Non-functioning hotkeys - A large chunk of time this month went into investigating hotkey issues, particularly around the sleep/battery keys. That involved into digging through 'acpi-support', which I'm wondering if we need to just drop and go with straight HAL/pmutils. There are a ton of outstanding patches from Debian that we don't have, and even with them I think it may redundant. It's too late in Intrepid to do much more than duct tape, but for Jaunty this is going to need a lot of focus.

Posted in Submitted by bryce on Wed, 2008-09-24 00:01.
bryce's blog

Well, the fix I put in was specific to 3670 cards, and without knowing what card you have I can't say if it'd fix it for you.

It took quite a bit of fiddling to get the dithering to look okay. And It's far from what I'd call perfect. But at least the banding is gone.

I did do a search in launchpad for any other -ati bugs mentioning 'banding', 'gradients', 'dithering'. There was only one such bug which affects macbooks, and yesterday I put in a change that might help, and if not I built a debugging package to gather info to assist in further investigation:

http://bryceharrington.org/ubuntu/AtiDithering/

So, if anyone else is also seeing banding issues, *please* file a bug report about it. Install the appropriate deb from the above link, restart X, and collect the Xorg.0.log; this will have some "BWH:" lines. Include that Xorg.0.log, and the output of 'lspci -vvnn' in a bug report, and in the subject mention "gradient banding" and the model of graphics card.

bryce | Thu, 2008-09-25 19:18

OMG, are you really going to fix it? This has been irritating me for so long that I nearly lost any hope to see this fixed. Kudos to you then :)

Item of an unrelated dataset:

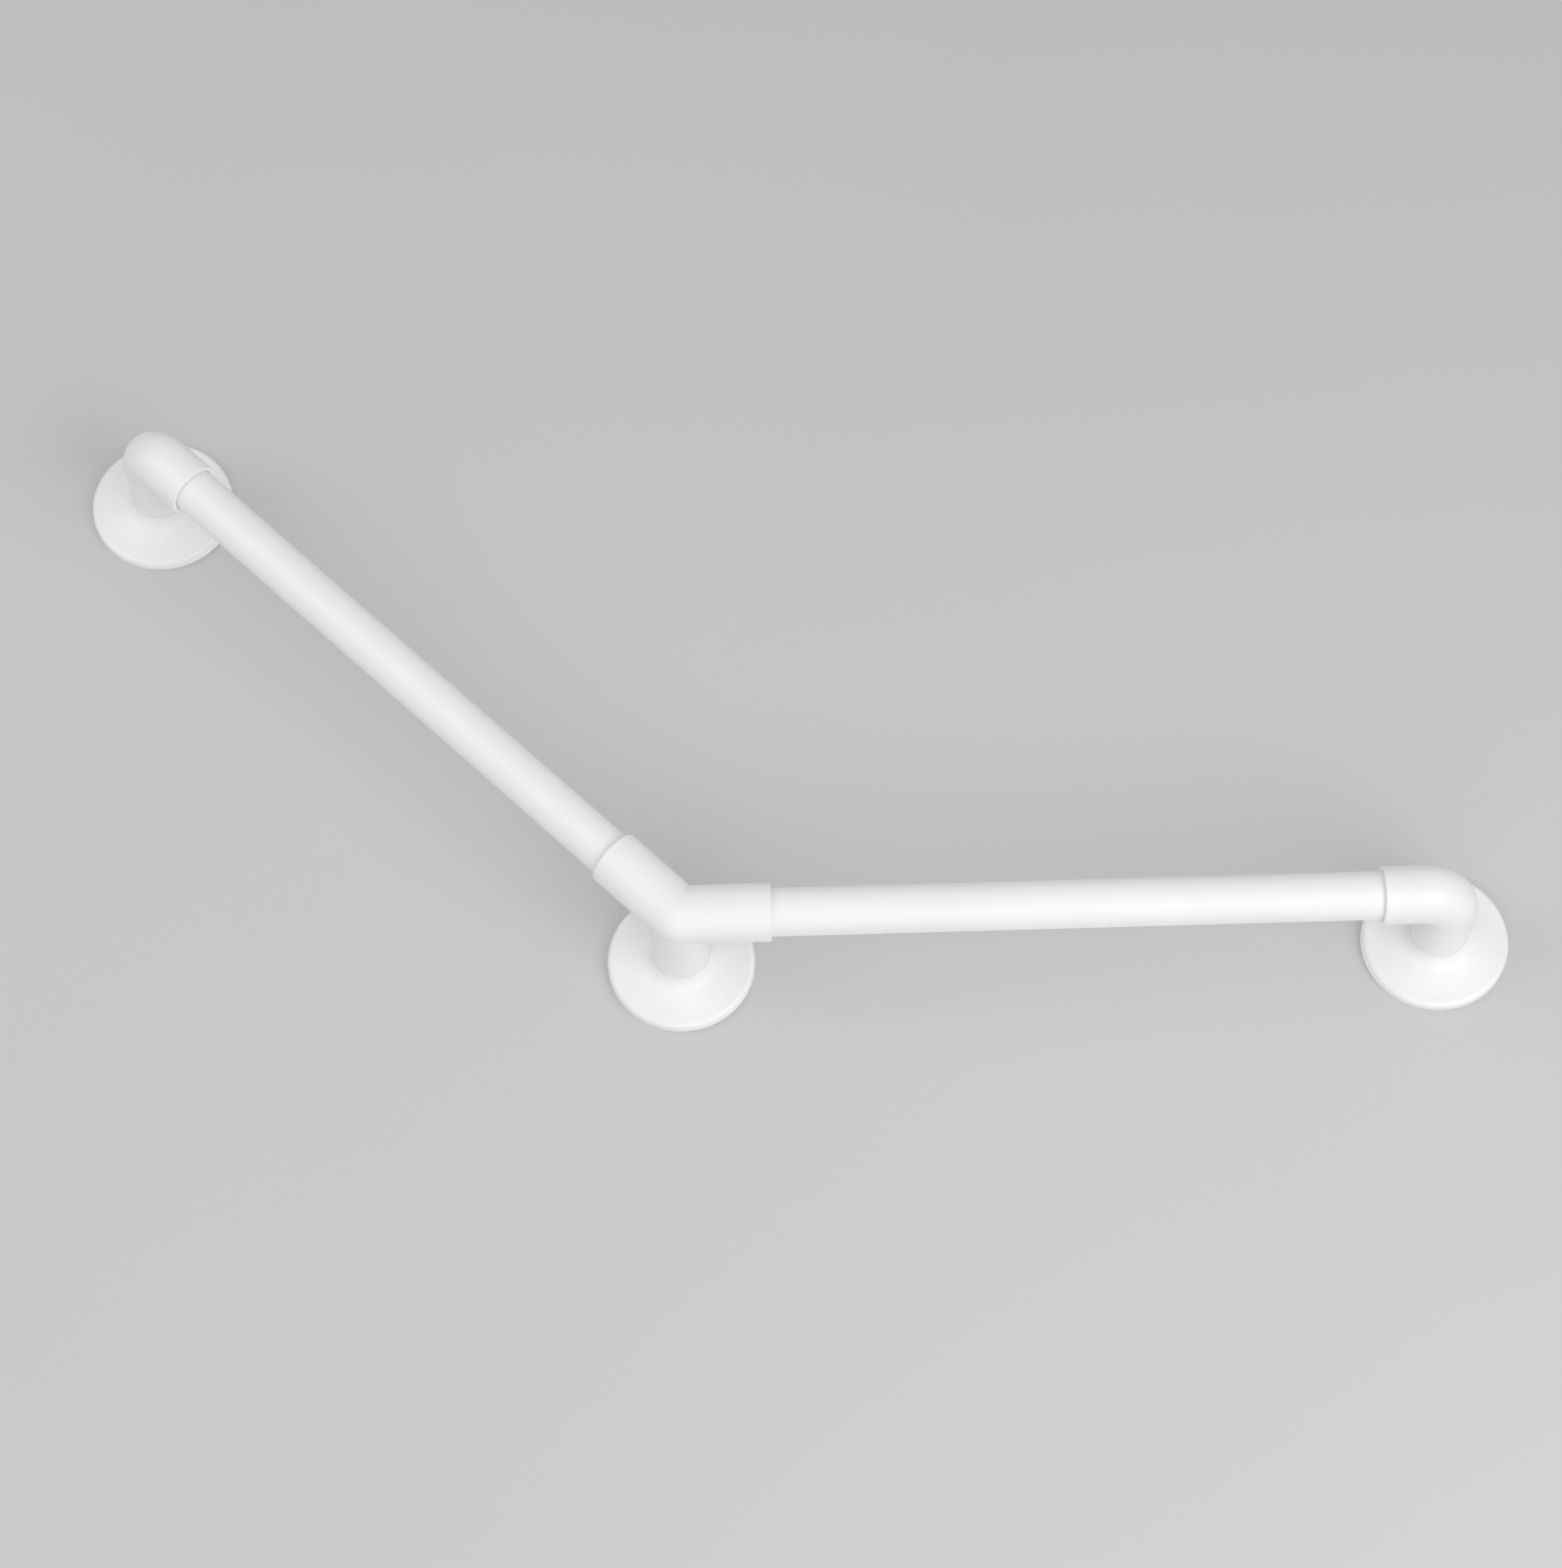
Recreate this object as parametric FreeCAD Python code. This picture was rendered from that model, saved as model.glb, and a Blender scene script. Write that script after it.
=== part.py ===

prokoudine (not verified) | Thu, 2008-09-25 16:48

Thanks for the update! There seem to be quite a few regressions with the ati driver on intrepid... will these receive any special attention in the next few weeks? This is especially needed I think because fglrx will probably not be available at release time.

Anonymous (not verified) | Wed, 2008-09-24 22:10

You'll need to dig through the acpi-support, pm-utils, and/or hal code to figure out what's going wrong. These issues tend to be very hardware-specific, so you'll probably need to make sure the quirks for your model of equipment are functioning properly.

Thanks for the answer! I'll have a look at those parts then!

oliver (not verified) | Wed, 2008-09-24 19:47

Do you have a hint what to do for hotkeys that only generate an ACPI event? With acpi_listen, there's some text printed when pressing the hotkey, but showkey etc. doesn't display anything. What should I do to get this working?

You'll need to dig through the acpi-support, pm-utils, and/or hal code to figure out what's going wrong. These issues tend to be very hardware-specific, so you'll probably need to make sure the quirks for your model of equipment are functioning properly.

bryce | Wed, 2008-09-24 19:21

Thanks for the info.

Hugo Heden (not verified) | Wed, 2008-09-24 09:41

Do you have a hint what to do for hotkeys that only generate an ACPI event? With acpi_listen, there's some text printed when pressing the hotkey, but showkey etc. doesn't display anything. What should I do to get this working?

oliver (not verified) | Wed, 2008-09-24 09:07

Thanks for the update on the state of X!